ディアブロは自らが行なったファルムス王国での工作をリムルに報告する。捕虜として捕らえていたエドマリス(CV:家中宏)、レイヒム(CV:藤井隼)、ラーゼン(CV:小林千晃)の3人に忠誠を誓わせたディアブロは、さらにヨウム(CV:細谷佳正)たちを引き連れて王国へと出向く。ラーゼンたちの口から王国貴族たちに語られたのは、両軍の戦闘中に目覚めたヴェルドラによって王国軍が壊滅し、その窮地を救ってくれたのがリムルだったという筋書きだった。さらにテンペストとの交渉人であるヨウムは、ファルムス王国が宣戦布告もなく、一方的にテンペストに戦争を仕掛けたことを引き合いに出し、王国の責任を追求していく。
貴族たちに語られた筋書きは、もちろんすべてがデタラメだ。王国軍は実際にはヴェルドラによってではなく、リムルが魔王に進化するための犠牲となっている。ではこの方便はディアブロが考えた策略かと言えばそうではなく、第38話(第2期14話目)「人魔会談」でガゼル・ドワルゴ(CV:土師孝也)が発案したもの。ディアブロはそのときに決定された基本戦略に添いつつ、あえてラーゼンたちの口から語らせることでより説得力を増して伝えている。このシーンで面白いのは、貴族たちがリムルに対してネガティブな反応を見せるたびにディアブロがドス黒いオーラを放ち、それを感じ取ったラーゼンたちが汗ダクになって必死にリムルを讃えようとする様子だ。とくにふだんは落ち着いた雰囲気のミュウラン(CV.種崎敦美)までもがアタフタしており、レアなコメディ顔となっている。これにはSNSでも「後ろからのディアブロの圧よwwwwww」、「怯えてるミュウランめっちゃかわいい!」、「ディアブロは激おこのようですw」など盛り上がっていた。
当初こそ反発や混乱が生まれたものの、最終的にはテンペストに敗北したことを受け入れる貴族たち。これを受けたディアブロは、生きた肉塊のままにされていたエドマリス王を復活させ、「王の退位&賠償金」、「属国化」、「戦争継続」という3つの選択肢を与えるのだった。
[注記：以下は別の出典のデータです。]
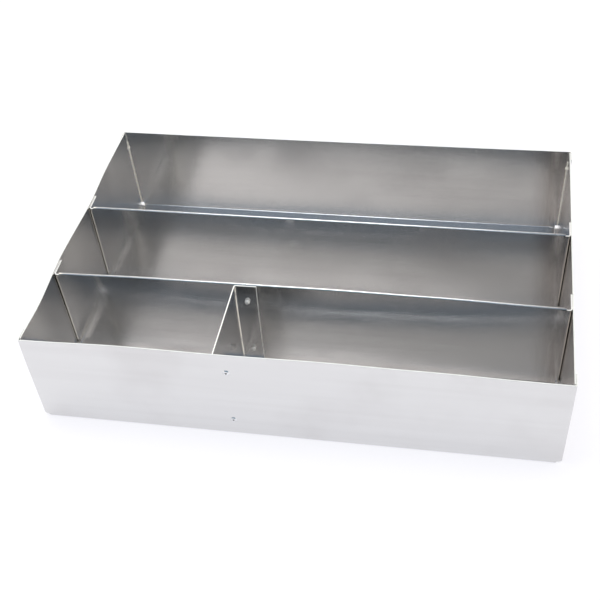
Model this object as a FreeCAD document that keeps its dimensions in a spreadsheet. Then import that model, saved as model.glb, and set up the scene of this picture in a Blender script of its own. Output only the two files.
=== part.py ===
import FreeCAD, Part
import os
import Sketcher

# A baguette tray of folded aluminium sheet. One blank makes the floor, the four walls and
# the corner tabs. Two long dividers and one short cross divider make four compartments, and
# blind rivets hold every divider. Millimetres, +Z up, origin under the middle of the floor,
# +X along the length, and -Y towards the front, where the short cross divider stands.

doc = FreeCAD.newDocument("baguette_tray")

DRIVING_SIZES = [
    ("tray_length", 600, "outside length, over the corner tabs"),
    ("tray_width", 400, "outside width, front wall to back wall"),
    ("tray_height", 125, "height from the underside to the rim"),
    ("sheet", 1.5, "thickness of every sheet"),
    ("bend_inner", 1.5, "inside radius of every bend"),
    ("tab_depth", 18, "how far a corner tab reaches along the end wall"),
    ("lap_gap", 0.2, "play between a corner tab and the end wall behind it"),
    ("corner_gap", 2, "gap between the end wall's upright edge and the long wall"),
    ("relief_margin", 1, "room left beside a bend where another edge comes near it"),
    ("corner_relief", 4.5, "height of the open notch under each corner tab"),
    ("weld_lap", 1.5, "how far a corner weld reaches onto the end wall"),
    ("weld_stop", 14, "how far below the rim a corner weld ends"),
    ("front_room", 110, "clear width of the front compartments"),
    ("middle_room", 122.5, "clear width of the middle compartment"),
    ("left_room", 216.4, "clear length of the front left compartment"),
    ("hem_drop", 1.5, "rim down to the hemmed top of a long divider"),
    ("thin_step", 0.2, "from the rounding of the hem down to the unhemmed top near its ends"),
    ("hem_depth", 11, "height of the folded hem"),
    ("hem_gap", 0.2, "gap left inside the closed hem"),
    ("hem_stop", 6, "end wall to the end of the hem"),
    ("end_flange", 26, "width of a long divider's end flange"),
    ("foot_flange", 14, "width of the flange that lies on the floor"),
    ("cross_drop", 3, "rim down to the top of the cross divider"),
    ("cross_flange", 26.4, "width of the cross divider's two flanges"),
    ("cross_rivet_line", 14.9, "outer face of the cross divider to its rivets"),
    ("rivet_edge", 24.5, "rivet height above the underside, and below the rim"),
    ("shank_radius", 2, "rivet shank, which fills its hole"),
    ("head_radius", 4, "rivet head"),
    ("head_height", 1.2, "height of the domed rivet head"),
    ("bulb_radius", 3.1, "blind end of a set rivet"),
    ("bulb_length", 3.2, "length of the blind end"),
    ("bulb_round", 1.1, "rounding of the blind end"),
    ("stem_radius", 1.1, "mandrel stem, and the bore that it stays in"),
    ("stem_recess", 0.6, "broken stem end below the top of the dome"),
    ("stem_head_radius", 1.9, "mandrel head"),
    ("stem_head_length", 1.3, "length of the mandrel head outside the blind end"),
    ("stem_head_round", 0.6, "rounding of the mandrel head"),
]

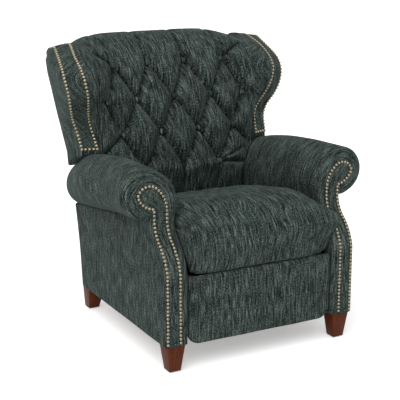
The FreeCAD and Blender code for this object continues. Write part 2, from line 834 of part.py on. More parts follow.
def back_profile(x):
    """Front of the pad seen from the side, as arc points (y, z) from the bottom to the crest.

    It bulges at the waist, leans back above it and rolls over the top. The pad is a barrel, so
    its sides lie behind the middle at the waist and before it higher up.
    """
    t = (abs(x) / back_pad_half_width) ** 2
    return (
        (back_foot_y, back_pad_bottom), (back_waist_y + 44.0 + 20.0 * t, 460.0),
        (back_waist_y + 66.0 * t, 590.0), (back_waist_y + 22.0 + 66.0 * t, 715.0),
        (back_shoulder_y - 6.0 * t, 850.0), (back_shoulder_y + 60.0 - 66.0 * t, 955.0),
        (rear_top_y - 161.6 - 30.0 * t, back_rear_top),
        (rear_top_y - 114.6 - 14.0 * t, back_crest_z - 12.0 - 10.0 * t),
        (rear_top_y - 56.6, back_crest_z - 22.0 * t),
        (rear_top_y - 20.6, back_crest_z - 7.0 - 22.0 * t),
    )


def back_section(x):
    points = [(x, y, z) for y, z in back_profile(x)]
    rear_corner = (x, rear_y(back_rear_top) - post_rear_offset, back_rear_top)
    ledge_z = back_frame_top + slip
    ledge = (x, rear_y(ledge_z) - post_rear_offset, ledge_z)
    step = (x, rear_y(ledge_z) - pad_offset, ledge_z)
    foot = (x, rear_y(back_pad_bottom) - pad_offset, back_pad_bottom)
    edges = [
        arc(points[0], points[1], points[2]), arc(points[2], points[3], points[4]),
        arc(points[4], points[5], points[6]), arc(points[6], points[7], points[8]),
        arc(points[8], points[9], rear_corner),
    ]
    ring = [rear_corner, ledge, step, foot, points[0]]
    for a, b in zip(ring, ring[1:]):
        edges.append(line(a, b))
    return Part.Wire(edges)


pad_half = back_pad_half_width
pad_shares = (-1.0, -0.823, -0.435, 0.0, 0.435, 0.823, 1.0)
back_pad = Part.makeLoft([back_section(pad_half * share) for share in pad_shares], True, False)


wing_cut_z = roll_top_z(wing_cut_y) + wing_over_roll
wing_foot_z = wing_cut_z + wing_foot_rise


def wing_line_z(y):
    """Sloping underside of the wings, just over the arms."""
    return wing_cut_z - wing_cut_slope * (y - wing_cut_y)


near_y = wing_cut_y / 2.0
far_y = 2.0 * wing_cut_y
low_corner = side_plate(
    [(near_y, 0), (far_y, 0), (far_y, wing_line_z(far_y)), (near_y, wing_line_z(near_y))],
    back_low_half_width, 2.0 * pad_half)
back_pad = back_pad.cut([low_corner, mirrored(low_corner)])

tuft_rows = (
    (985.0, (-246.0, -82.0, 82.0, 246.0), 768.0, -34.0),
    (855.0, (-tuft_reach, -164.0, 0.0, 164.0, tuft_reach), 688.0, -34.0),
    (728.0, (-246.0, -82.0, 82.0, 246.0), 634.0, 0.0),
    (590.0, (-164.0, 0.0, 164.0), 600.0, 8.0),
)
outward = Vector(0, -math.cos(math.radians(tuft_tilt)), math.sin(math.radians(tuft_tilt)))


def tuft(x, row):
    z, places, depth, side_shift = row
    return Vector(x, depth + side_shift * (x / tuft_reach) ** 2, z)


def groove(a, b):
    """V-shaped channel whose bottom runs from a to b."""
    run = b - a
    across = run.cross(outward)
    across.normalize()
    lip = outward * tuft_groove_rise
    corners = [a, a + lip + across * tuft_groove_half_width, a + lip - across * tuft_groove_half_width, a]
    return Part.Face(Part.makePolygon(corners)).extrude(run)


def dimple(place):
    return Part.makeCone(button_radius + 3.0, dimple_half_width, dimple_depth, place, outward)


button_angle = math.degrees(math.acos(button_radius / button_ball_radius))
button_sink = button_ball_radius * math.sin(math.radians(button_angle))
grooves = []
buttons = []
for row in tuft_rows:
    for x in row[1]:
        seat = tuft(x, row)
        grooves.append(dimple(seat - outward * 2 * slip))
        buttons.append(Part.makeSphere(
            button_ball_radius, seat - outward * (button_sink + slip), outward, button_angle, 90, 360))
for upper, lower in zip(tuft_rows, tuft_rows[1:]):
    for x in upper[1]:
        for other in lower[1]:
            if abs(x - other) < tuft_neighbour:
                grooves.append(groove(tuft(x, upper), tuft(other, lower)))
for x in tuft_rows[0][1]:
    start = tuft(x, tuft_rows[0])
    grooves.append(groove(start, start + Vector(x * 0.04, crest_pleat_depth, crest_pleat_rise)))
for x in tuft_rows[-1][1]:
    start = tuft(x, tuft_rows[-1])
    grooves.append(groove(start, start + Vector(0, low_pleat_depth, -low_pleat_drop)))
for x in (tuft_rows[2][1][0], tuft_rows[2][1][-1]):
    start = tuft(x, tuft_rows[2])
    grooves.append(groove(start, start + Vector(math.copysign(side_pleat_run, x), 0, -side_pleat_drop)))
back_pad = back_pad.cut(grooves)
save("back_pad", back_pad)
save("back_buttons", Part.makeCompound(buttons))


# Wings: each has a border band between two nail rows, an inner face and an outer face

wing_inner_row = (
    (357, 634, 0), (362, 659, 51), (372, 668, 96), (386, 643, 143), (400, 606, 201), (410, 598, 244),
    (415, 606, 279), (416, 640, 316), (413, 700, 350), (402, 752, 365), (391, 808, 380), (386, 870, 386))
wing_outer_row = (
    (412, 655, 0), (419, 680, 60), (434, 680, 106), (453, 652, 154), (466, 634, 202), (474, 634, 244),
    (477, 648, 276), (474, 676, 308), (466, 727, 338), (457, 770, 353), (448, 812, 364), (440, 868, 372))
wing_rear_rises = (-34, 21, 76, 126, 176, 221, 261, 301, 328, 342, 352, 360)
wing_last_rises = (376, 367, 362, 361, 382)
wing_full_rise = 372.0
wing_rear_low_x = 402.0
wing_rear_high_x = 438.0
wing_rear_low_z = wing_foot_z - 64.0
wing_stretch = (back_rear_top - wing_foot_z) / wing_full_rise


def wing_z(rise):
    return wing_foot_z + rise * wing_stretch


def rear_edge_x(z):
    share = (z - wing_rear_low_z) / (back_frame_top - wing_rear_low_z)
    return wing_rear_low_x + (wing_rear_high_x - wing_rear_low_x) * share


def pad_side_y(z):
    """Front of the pad's side face at height z."""
    wire = Part.Wire(back_section(pad_half).Edges[0:5])
    cutter = line((pad_half, near_y, z), (pad_half, far_y, z))
    return wire.distToShape(cutter)[1][0][0].y


wing_x = pad_half + slip


def wing_section(inner, outer, rear_z):
    reach = outer - inner
    reach.normalize()
    inner_edge = inner - reach * nail_to_edge
    outer_edge = outer + reach * nail_to_edge
    side_front = Vector(wing_x, pad_side_y(inner_edge.z) + wing_tuck, inner_edge.z)
    rear = rear_y(rear_z) - post_rear_offset
    rear_outer = Vector(rear_edge_x(rear_z), rear, rear_z)
    rear_inner = Vector(wing_x, rear, rear_z)
    return [inner_edge, outer_edge, rear_outer, rear_inner, side_front]


def halved(points):
    """The same smooth row with one more point between each two."""
    padded = [points[0] * 2 - points[1]] + points + [points[-1] * 2 - points[-2]]
    finer = []
    for before, a, b, after in zip(padded, padded[1:], padded[2:], padded[3:]):
        finer += [a, (a + b) * 0.5625 - (before + after) * 0.0625]
    return finer + [points[-1]]


inner_row = halved([Vector(x, y, wing_z(rise)) for x, y, rise in wing_inner_row])
outer_row = halved([Vector(x, y, wing_z(rise)) for x, y, rise in wing_outer_row])
rear_heights = [place.z for place in halved([Vector(0, 0, wing_z(rise)) for rise in wing_rear_rises])]
sections = []
for inner, outer, rear_z in zip(inner_row, outer_row, rear_heights):
    sections.append(wing_section(inner, outer, rear_z))
rear_at_zero = rear_y(0.0) - post_rear_offset
wing_low_z = (wing_cut_z - wing_cut_slope * (rear_at_zero - wing_cut_y)) / (1 + wing_cut_slope * back_slope)
wing_low_y = rear_y(wing_low_z) - post_rear_offset
first = []
for corner in sections[0]:
    on_rear = corner.y > wing_low_y
    depth = wing_low_y if on_rear else corner.y
    first.append(Vector(corner.x, depth, wing_line_z(depth)))
sections.insert(0, first)
last_y = rear_y(rear_heights[-1]) - post_rear_offset
last = []
for corner, rise in zip(sections[-1], wing_last_rises):
    last.append(Vector(corner.x, last_y, wing_z(rise)))
sections.append(last)
wing_wires = [Part.makePolygon(corners + corners[:1]) for corners in sections]
wing = Part.makeLoft(wing_wires, True, True)
save_sides("wing", wing)


def band_normal(across, run):
    normal = across.cross(run)
    normal.normalize()
    return normal * -1 if normal.y > 0 else normal


wing_nails = []
for points, partner in ((inner_row, outer_row), (outer_row, inner_row)):
    ahead = points[1:] + points[-1:]
    behind = points[:1] + points[:-1]
    headings = [after - before for after, before in zip(ahead, behind)]
    distance = 0.0
    for number in range(len(points) - 1):
        a, b = points[number], points[number + 1]
        run = b - a
        while distance < run.Length:
            share = distance / run.Length
            place = a + run * share
            across = partner[number] * (1 - share) + partner[number + 1] * share - place
            heading = headings[number] * (1 - share) + headings[number + 1] * share
            wing_nails.append(nail(place, band_normal(across, heading), wing_nail_seat))
            distance += nail_pitch
        distance -= run.Length
low_run = outer_row[0] - inner_row[0]
low_count = int(round(low_run.Length / nail_pitch))
for number in range(1, low_count):
    place = inner_row[0] + low_run * (number / float(low_count))
    wing_nails.append(nail(place, band_normal(low_run, inner_row[1] - inner_row[0]), wing_nail_seat))
wing_nails += [mirrored(head) for head in wing_nails]
save("wing_nails", Part.makeCompound(wing_nails))


# Outside back: one covered panel, wide above the arms and narrow between them

sheet_low = back_sheet_bottom + 7.0
sheet_top = back_rear_top - 6.0
back_sheet = leaning(outside_back_thickness, 0, sheet_low, sheet_top, 2.0 * pad_half)
step_z = wing_foot_z - 84.0
widening_z = wing_foot_z - 60.0
low_x = rear_edge_x(widening_z)
high_x = rear_edge_x(back_frame_top)
half_outline = [
    (back_low_half_width, back_sheet_bottom), (back_low_half_width, step_z), (low_x, widening_z),
    (high_x, back_frame_top), (high_x - 20.0, back_rear_top)]
outline = half_outline + [(-x, z) for x, z in reversed(half_outline)]
corners = [Vector(x, 0, z) for x, z in outline]
window = Part.Face(Part.makePolygon(corners + corners[:1])).extrude(Vector(0, far_y, 0))
save("outside_back", back_sheet.common(window))
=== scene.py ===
import math

import bmesh
import bpy
import numpy as np
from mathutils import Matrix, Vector


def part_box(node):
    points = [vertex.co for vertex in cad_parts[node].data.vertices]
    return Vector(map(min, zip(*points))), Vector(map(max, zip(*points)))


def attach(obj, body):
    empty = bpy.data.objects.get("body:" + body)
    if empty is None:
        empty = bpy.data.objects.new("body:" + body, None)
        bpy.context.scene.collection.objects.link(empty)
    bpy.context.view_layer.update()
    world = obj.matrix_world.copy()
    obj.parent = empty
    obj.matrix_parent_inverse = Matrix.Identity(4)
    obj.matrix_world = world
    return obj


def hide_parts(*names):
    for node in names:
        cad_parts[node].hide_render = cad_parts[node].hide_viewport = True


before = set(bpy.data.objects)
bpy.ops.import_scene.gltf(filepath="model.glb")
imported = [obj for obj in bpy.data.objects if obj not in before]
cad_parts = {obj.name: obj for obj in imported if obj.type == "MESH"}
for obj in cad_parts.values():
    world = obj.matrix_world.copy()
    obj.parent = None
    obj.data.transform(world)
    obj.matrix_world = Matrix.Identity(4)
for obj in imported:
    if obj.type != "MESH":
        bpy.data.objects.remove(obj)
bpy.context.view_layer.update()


# Studio: a white floor that keeps the chair's soft shadow, an even pale world and one broad
# sun from the front left. The camera stands where the photograph's camera stood.
camera_place = Vector((-1.9435, -3.6096, 1.5595))
camera_aim = Vector((0.0, 0.0, 0.4764))
focal_pixels = 1082.0
photo_pixels = 400.0
sensor_mm = 36.0
world_strength = 0.62
sun_strength = 1.75
sun_spread = math.radians(50.0)
sun_side = Vector((-0.75, -0.75, 1.25))
floor_half = 40
floor_glow = 0.36
white = (1.0, 1.0, 1.0, 1.0)


def fill_inputs(tree, node, inputs):
    """Links each input that is given as another node's output, and sets the others."""
    for name, value in inputs.items():
        if isinstance(value, bpy.types.NodeSocket):
            tree.links.new(value, node.inputs[name])
        else:
            node.inputs[name].default_value = value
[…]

ここまでの報告を聞いたリムルは、日本円にして約1兆円という莫大な賠償金額に驚くも、ディアブロは自信満々。消去法で考えれば王国は「王の退位&賠償金」を選ばざるを得ないことを説明し、さらにはその後の展開までも予定通り進むだろうと太鼓判を押すのだった。
終盤に交わされたリムルとディアブロの会話は少々難解だが、この策謀渦巻く雰囲気もまた「転スラ」の魅力のひとつ。第39話(第2期15話目)「ラミリスの報せ」でリムルが明らかにした真の狙いは、エドマリス王を退位させ、賠償金の支払い交渉をきっかけに内乱を引き起こすというもの。さらにはその内乱の隙に乗じてヨウムが新たな王に即位するという展開で、これは言わば「革命」。テンペストと王国が友好関係を結ぶためには、現状の体制を保ったままでは難しく、魔物を敵対視する貴族たちをごっそりと排除する必要があるのだ。ただ、そのうえでディアブロが狡猾なのは、リムルの狙いを完璧に達成しつつも、さらにある程度の賠償金が獲得できる要求をしたことだろう。つねに言われたこと以上の結果を残すディアブロの優秀さが際立った一方、リムルへの心酔っぷりやドヤ顔のウザさなど、変人っぷりもまざまざと見せ付けてくれた。またこのシーンでは、難しい話に目が泳ぎまくるシオンや、プリンを与えられて喜ぶヴェルドラの無邪気な笑顔など、難解な会話を和らげるお茶目なシーンも随所に散りばめられているなど、演出も光っていた。SNSでは「シオン絶対わかってないwww」、「すねるヴェルドラかわよwww」、「笑顔のディアブロ可愛い」など、それぞれの推しキャラへのコメントが並んでいた。個性豊かなキャラクターたちによる会話劇とディアブロの策謀が炸裂した第49話。さて次回第50話「聖人の思惑」は4月12日(金)放送予定。期待して待とう!